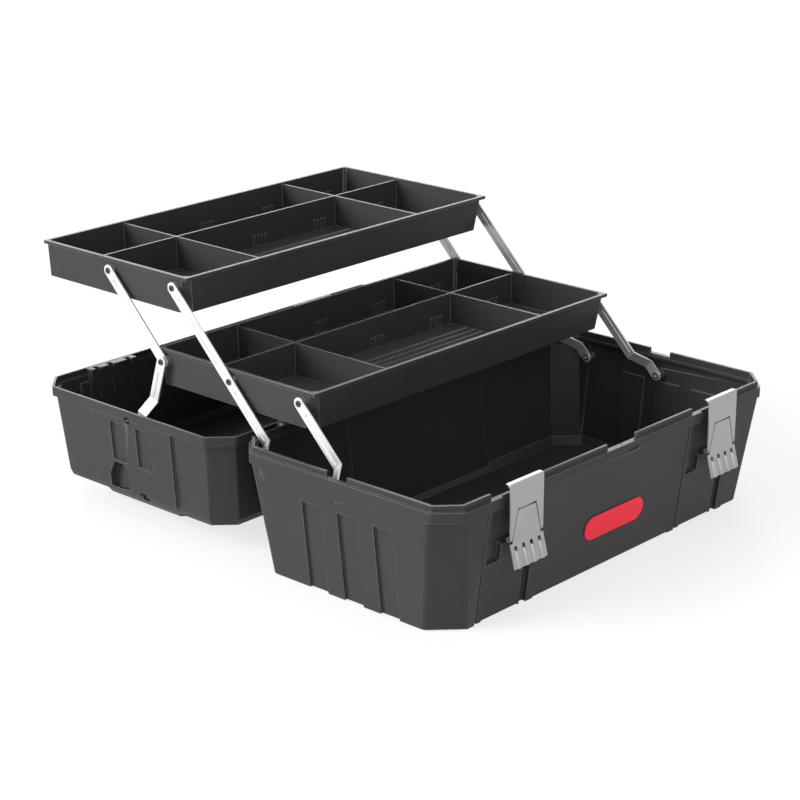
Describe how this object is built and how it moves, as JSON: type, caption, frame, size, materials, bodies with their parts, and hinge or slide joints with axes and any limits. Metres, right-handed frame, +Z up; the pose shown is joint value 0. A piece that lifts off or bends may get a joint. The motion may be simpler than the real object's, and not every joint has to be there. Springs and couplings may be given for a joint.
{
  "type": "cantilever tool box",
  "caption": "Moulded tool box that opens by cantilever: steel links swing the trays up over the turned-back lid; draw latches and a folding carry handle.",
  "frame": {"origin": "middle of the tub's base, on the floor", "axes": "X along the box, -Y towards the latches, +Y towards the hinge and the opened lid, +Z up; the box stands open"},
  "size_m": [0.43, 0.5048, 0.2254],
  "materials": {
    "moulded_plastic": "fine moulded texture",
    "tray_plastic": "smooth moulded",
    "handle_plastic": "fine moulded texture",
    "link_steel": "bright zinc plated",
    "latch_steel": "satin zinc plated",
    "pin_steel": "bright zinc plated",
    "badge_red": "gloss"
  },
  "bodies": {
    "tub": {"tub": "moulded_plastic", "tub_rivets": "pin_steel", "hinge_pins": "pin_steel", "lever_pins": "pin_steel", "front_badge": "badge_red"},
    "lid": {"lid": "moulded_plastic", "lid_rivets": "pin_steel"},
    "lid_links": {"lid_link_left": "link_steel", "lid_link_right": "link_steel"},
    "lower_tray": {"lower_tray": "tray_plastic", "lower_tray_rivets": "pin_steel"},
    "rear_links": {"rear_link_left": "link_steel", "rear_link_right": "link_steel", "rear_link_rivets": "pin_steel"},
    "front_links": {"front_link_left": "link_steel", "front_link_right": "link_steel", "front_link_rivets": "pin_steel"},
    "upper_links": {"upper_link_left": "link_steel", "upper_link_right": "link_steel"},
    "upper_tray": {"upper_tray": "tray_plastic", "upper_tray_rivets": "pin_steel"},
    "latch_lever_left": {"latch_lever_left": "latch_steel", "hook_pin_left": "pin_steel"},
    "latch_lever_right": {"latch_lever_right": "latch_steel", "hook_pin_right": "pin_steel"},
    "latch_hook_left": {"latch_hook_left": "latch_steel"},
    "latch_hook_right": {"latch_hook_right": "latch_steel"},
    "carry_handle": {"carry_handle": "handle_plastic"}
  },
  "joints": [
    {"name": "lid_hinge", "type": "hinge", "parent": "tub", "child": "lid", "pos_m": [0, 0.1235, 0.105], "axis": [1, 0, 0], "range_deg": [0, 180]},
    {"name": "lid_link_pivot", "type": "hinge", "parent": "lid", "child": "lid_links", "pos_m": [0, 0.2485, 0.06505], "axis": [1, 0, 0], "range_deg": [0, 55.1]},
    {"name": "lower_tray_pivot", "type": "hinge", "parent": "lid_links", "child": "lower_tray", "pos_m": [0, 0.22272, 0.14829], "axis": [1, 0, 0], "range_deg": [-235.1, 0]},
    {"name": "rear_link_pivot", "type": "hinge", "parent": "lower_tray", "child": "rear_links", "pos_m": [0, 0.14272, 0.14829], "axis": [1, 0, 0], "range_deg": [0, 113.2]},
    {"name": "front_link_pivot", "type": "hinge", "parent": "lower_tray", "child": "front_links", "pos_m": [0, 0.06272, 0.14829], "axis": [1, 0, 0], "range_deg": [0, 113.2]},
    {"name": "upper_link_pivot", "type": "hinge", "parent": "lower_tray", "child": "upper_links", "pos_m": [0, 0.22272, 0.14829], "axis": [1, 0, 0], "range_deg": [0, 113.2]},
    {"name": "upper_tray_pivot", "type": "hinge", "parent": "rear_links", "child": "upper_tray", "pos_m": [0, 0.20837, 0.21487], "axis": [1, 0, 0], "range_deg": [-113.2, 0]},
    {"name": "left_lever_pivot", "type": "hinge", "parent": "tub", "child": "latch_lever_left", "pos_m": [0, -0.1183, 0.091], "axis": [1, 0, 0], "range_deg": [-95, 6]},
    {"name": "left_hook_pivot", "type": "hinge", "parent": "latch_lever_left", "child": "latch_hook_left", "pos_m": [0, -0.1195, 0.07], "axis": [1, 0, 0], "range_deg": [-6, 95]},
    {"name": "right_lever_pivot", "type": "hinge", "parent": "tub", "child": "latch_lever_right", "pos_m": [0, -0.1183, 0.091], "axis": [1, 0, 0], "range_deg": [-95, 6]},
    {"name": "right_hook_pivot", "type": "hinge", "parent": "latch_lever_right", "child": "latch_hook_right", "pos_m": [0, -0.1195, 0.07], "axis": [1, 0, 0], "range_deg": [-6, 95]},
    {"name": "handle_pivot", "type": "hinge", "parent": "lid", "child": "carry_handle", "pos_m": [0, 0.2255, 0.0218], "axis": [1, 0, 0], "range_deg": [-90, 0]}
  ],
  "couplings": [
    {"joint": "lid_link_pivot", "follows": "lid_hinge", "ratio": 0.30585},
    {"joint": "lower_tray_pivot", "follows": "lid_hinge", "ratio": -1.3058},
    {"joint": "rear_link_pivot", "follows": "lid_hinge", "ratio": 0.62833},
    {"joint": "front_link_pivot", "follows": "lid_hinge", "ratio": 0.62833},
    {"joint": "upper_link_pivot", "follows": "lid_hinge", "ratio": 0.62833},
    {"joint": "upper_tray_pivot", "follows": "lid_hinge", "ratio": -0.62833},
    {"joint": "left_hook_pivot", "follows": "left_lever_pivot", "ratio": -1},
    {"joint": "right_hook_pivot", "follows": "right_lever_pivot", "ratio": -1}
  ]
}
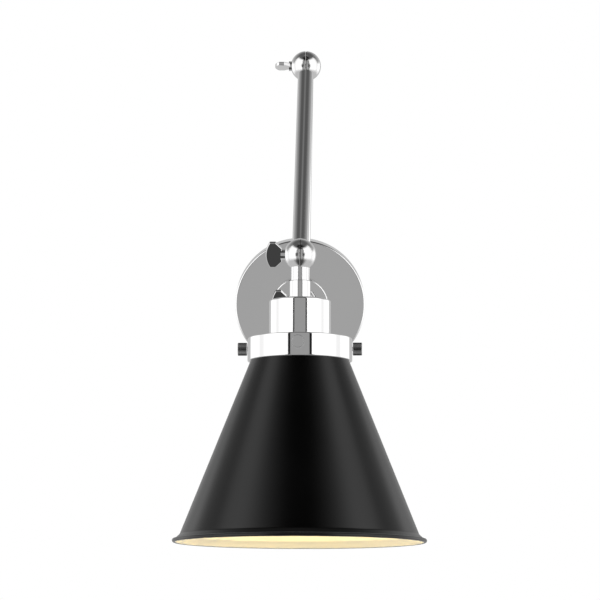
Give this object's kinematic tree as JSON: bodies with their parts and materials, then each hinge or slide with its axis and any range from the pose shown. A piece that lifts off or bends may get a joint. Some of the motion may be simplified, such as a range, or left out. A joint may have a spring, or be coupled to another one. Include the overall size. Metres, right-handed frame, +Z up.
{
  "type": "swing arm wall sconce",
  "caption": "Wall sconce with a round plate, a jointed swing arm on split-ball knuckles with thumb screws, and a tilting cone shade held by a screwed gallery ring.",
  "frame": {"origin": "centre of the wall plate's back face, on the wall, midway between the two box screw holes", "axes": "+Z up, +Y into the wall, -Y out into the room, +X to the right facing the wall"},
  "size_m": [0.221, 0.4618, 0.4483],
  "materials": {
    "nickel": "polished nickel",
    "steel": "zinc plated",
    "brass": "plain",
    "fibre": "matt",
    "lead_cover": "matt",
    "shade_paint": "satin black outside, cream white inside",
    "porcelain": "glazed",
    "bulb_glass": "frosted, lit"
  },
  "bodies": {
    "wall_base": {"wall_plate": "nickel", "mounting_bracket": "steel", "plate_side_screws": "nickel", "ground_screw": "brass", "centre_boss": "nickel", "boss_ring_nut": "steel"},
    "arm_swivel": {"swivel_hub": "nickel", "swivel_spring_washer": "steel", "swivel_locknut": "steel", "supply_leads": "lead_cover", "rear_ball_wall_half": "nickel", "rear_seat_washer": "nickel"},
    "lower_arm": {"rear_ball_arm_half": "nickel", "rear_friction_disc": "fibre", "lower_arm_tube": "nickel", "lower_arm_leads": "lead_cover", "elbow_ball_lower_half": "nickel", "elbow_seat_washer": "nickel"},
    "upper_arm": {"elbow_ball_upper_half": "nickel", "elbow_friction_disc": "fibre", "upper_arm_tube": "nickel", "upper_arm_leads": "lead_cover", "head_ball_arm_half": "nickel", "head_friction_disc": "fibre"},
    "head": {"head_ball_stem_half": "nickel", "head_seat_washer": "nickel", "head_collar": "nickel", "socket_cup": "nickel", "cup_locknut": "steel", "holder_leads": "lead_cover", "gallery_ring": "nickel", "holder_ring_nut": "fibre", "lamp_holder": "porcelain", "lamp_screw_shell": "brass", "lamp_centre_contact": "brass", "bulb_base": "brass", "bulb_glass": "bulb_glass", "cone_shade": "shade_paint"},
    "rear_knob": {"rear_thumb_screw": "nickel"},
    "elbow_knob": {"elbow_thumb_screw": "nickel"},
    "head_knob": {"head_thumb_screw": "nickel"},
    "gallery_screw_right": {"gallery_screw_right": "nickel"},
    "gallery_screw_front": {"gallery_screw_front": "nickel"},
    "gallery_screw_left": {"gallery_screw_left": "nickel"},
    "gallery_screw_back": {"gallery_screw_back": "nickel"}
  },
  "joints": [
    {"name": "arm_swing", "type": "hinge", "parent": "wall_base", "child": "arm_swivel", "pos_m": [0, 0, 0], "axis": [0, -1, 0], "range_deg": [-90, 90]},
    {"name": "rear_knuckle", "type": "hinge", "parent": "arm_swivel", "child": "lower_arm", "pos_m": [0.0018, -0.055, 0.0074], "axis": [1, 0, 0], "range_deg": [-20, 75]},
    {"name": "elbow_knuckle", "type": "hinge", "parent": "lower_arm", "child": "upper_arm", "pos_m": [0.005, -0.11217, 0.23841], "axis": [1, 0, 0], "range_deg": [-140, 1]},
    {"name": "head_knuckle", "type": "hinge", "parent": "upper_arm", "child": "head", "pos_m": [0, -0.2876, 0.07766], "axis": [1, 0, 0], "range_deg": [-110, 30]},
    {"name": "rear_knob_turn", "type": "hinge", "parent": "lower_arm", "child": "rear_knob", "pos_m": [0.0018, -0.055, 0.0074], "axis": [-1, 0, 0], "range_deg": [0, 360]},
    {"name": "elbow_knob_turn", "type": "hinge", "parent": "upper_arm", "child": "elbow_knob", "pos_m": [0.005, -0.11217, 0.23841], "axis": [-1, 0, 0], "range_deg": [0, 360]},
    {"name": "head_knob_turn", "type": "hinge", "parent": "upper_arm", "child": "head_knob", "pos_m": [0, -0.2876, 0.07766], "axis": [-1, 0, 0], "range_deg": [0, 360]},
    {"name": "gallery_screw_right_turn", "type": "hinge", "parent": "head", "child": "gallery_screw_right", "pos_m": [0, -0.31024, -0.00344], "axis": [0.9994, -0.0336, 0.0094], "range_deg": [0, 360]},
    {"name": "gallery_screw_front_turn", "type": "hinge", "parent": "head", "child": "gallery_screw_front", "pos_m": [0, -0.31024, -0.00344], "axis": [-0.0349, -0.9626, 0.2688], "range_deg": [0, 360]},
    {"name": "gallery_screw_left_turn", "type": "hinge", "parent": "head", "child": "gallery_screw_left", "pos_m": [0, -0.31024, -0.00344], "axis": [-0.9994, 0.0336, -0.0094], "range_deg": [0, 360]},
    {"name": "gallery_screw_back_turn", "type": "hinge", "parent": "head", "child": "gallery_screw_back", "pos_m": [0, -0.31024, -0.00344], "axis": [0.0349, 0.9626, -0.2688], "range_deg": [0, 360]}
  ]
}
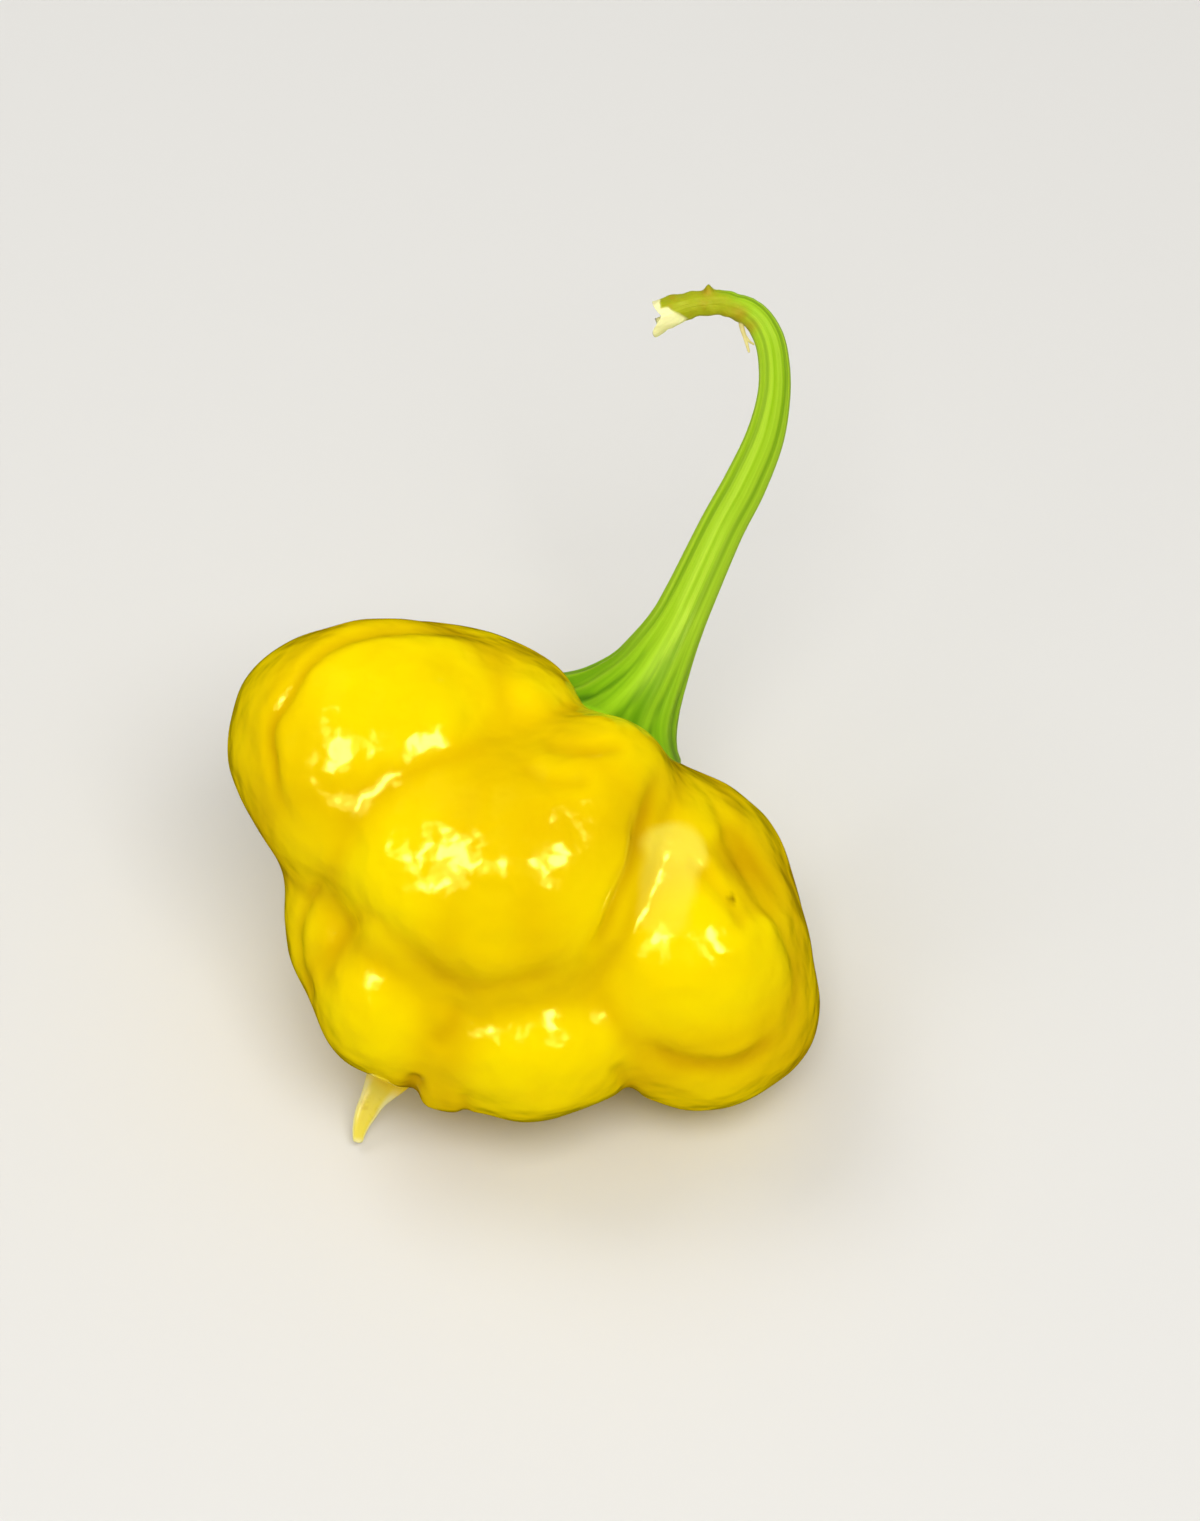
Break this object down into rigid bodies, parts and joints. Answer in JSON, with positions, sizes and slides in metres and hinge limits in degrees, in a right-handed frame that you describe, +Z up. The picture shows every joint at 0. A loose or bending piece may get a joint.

__EXERCISE AIM__.
A line counts if it holds the word "materials". Work out how many lines in the listing count, and give only that number.

__WRITTEN REPLY__.
4